Sameriyeli kadın, kuyudan su almaya gelir; İsa’nın havarileri ise açtır ve yiyecek aramaya giderler, İsa ise Peder’i ile ilgilenmeye devam eder! O’ndan su isteyen kadına başka bir sudan bahseder, kalbin derinliklerinin susuzluğunu gideren canlı bir su! Kadın, İsa’nın söylediklerini anlamamaktadır, bu sebepten İsa onun gerçekleşmemiş en derin arzularını düşünmeye çağırır. Kadın sevmek ve sevilmek ister, kalıcı bir güven üzerine yaşamını kurmak ister, geleceğe neşe ile bakıp herkesle barış içersinde yaşamak ister. Bu arzularını bir erkeğin yanında bulacağını ümit eder: beş kere bunu boşuna denemiş, altıncı kereyi de ümitsiz olmasına rağmen denemek ister. Erkeklerin onu hayal kırıklığına uğrattıklarını ve onlara güvenilemeyeceğini, kadının da fark ettiğini gören İsa, ona, “şu anki kocan değil der”. İsa tarafından anlaşıldığını gören kadın, zayıf ve eksik imanını gösterir ve açıklamalar ister. O zaman da İsa, bizden uzak olmayan, tersine nefes alışımız kadar bize yakın olan ve O’nu Peder olarak tanıtan, Allah’tan konuşur. Artık Peder’i tanıyabiliriz çünkü bize onu tanıtan Oğul aramızdadır! Peder, ara sıra değil, daima, her an her yerde sevilmelidir.

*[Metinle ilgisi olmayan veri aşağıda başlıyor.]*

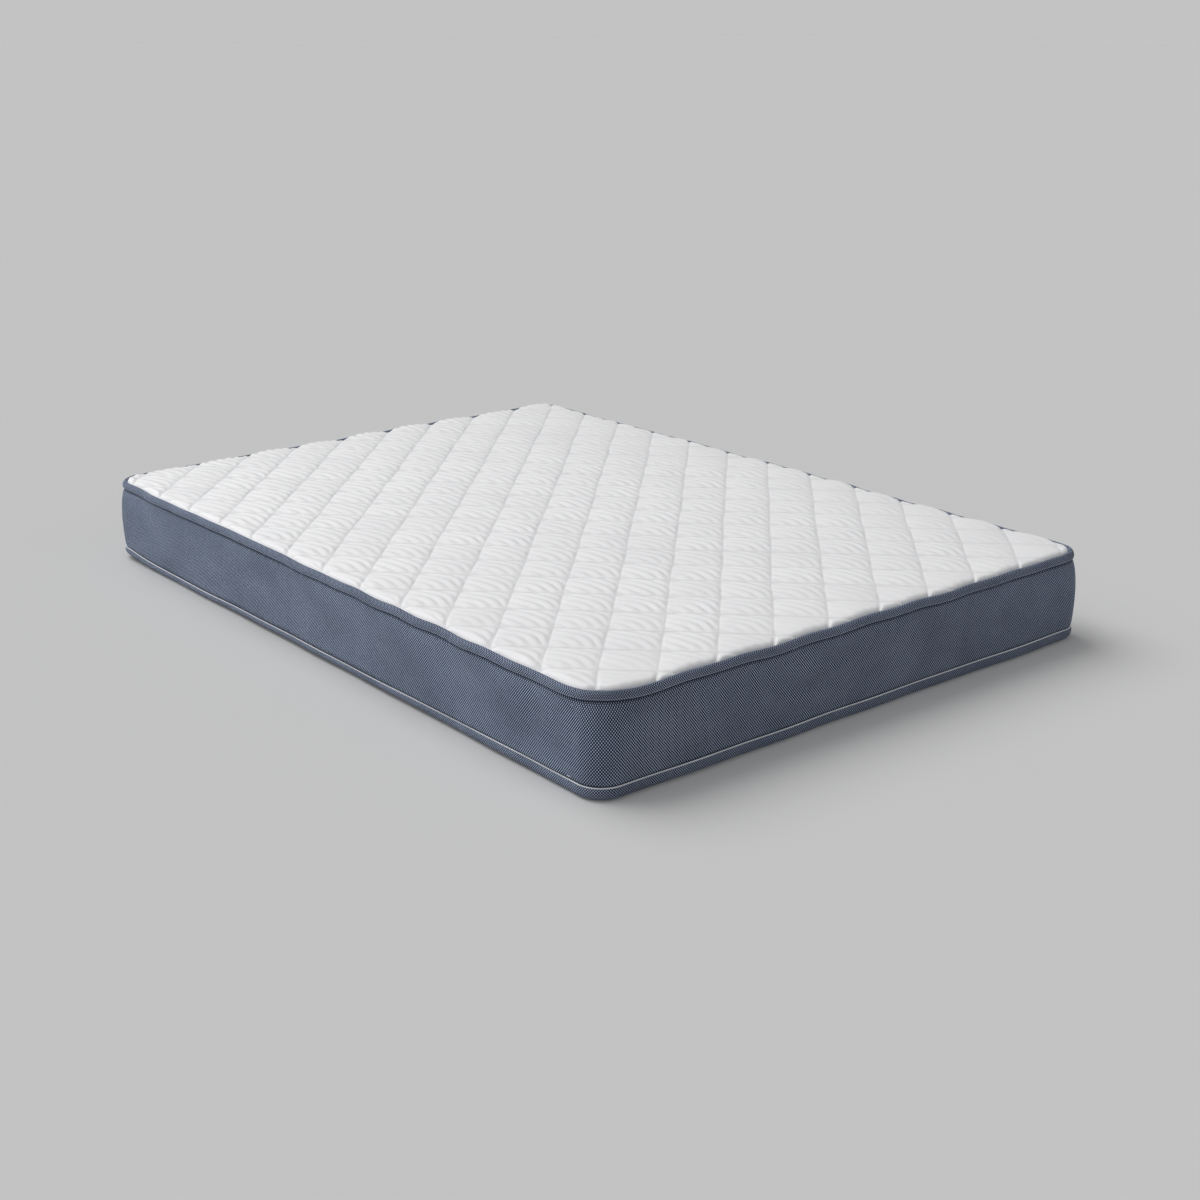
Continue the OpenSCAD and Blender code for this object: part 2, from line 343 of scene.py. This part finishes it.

Peder’e tapmak ne demektir? Bu sorunun cevabını bulmak için İsa’ya bakmalıyız. O “Peder’e ruhta ve gerçekte tapmayı bilir”! Bunu hükümdarlığı ile ilgilenerek, onun arzusunu tanımaya çalışarak ve gerçekleştirerek, kendini Mesih ve dünyanın Kurtarıcısı olarak göstererek, yapmaktadır. Biz ise Peder’e, İsa’yı severek, bize yolu göstermesi için dua ederek ve Sözünü dinleyerek tapacağız.  Sameriyelilerin kadına söylediklerini, biz de Peder’e söylediğimizde, O’na tapacağız: “Biz artık senin söylediklerin nedeniyle iman ediyor değiliz. Onu kendimiz işittik ve biliyoruz ki dünyanın kurtarıcısı gerçekten O’dur”. İmanımız olgunlaşmalıdır! Başkalarının yaptıkları veya söyledikleri, imanı ret edenler veya her mevsimde değiştirilen bir elbise gibi onu yaşayanlar bizi etkilememeli, imanımızı hürriyete kavuşuncaya dek olgunlaştırmalıyız.

Aziz Pavlus, Allah ile ilişkimizin, İsa’yı kabul etmemizle ilgili olduğu bilincini kuvvetlendirmektedir: “Rabbimiz Mesih İsa sayesinde Allah’la barışmış bulunuyoruz”. İsa, Musa’nın vurduğu ve içinden tüm halkın susuzluğunu ve günahlarını giderecek suyu çıkartan, kayadır! İsa kalbimizde, ailemizde, cemaatımızda olduğu için susuzluğumuzu giderir. O olmazsa, her arayış boş ve hayal kırıcı olurdu. Bazı kişiler aramaktan yorulur, hatta bunun için intihar bile ederler. İsa’ya kendini emanet edenler ise, yaşama sevincini bulurlar ve yaşamlarını devamlı bir sevgi eylemine çevirerek Peder’e, insanların kurtuluşu için sunarlar!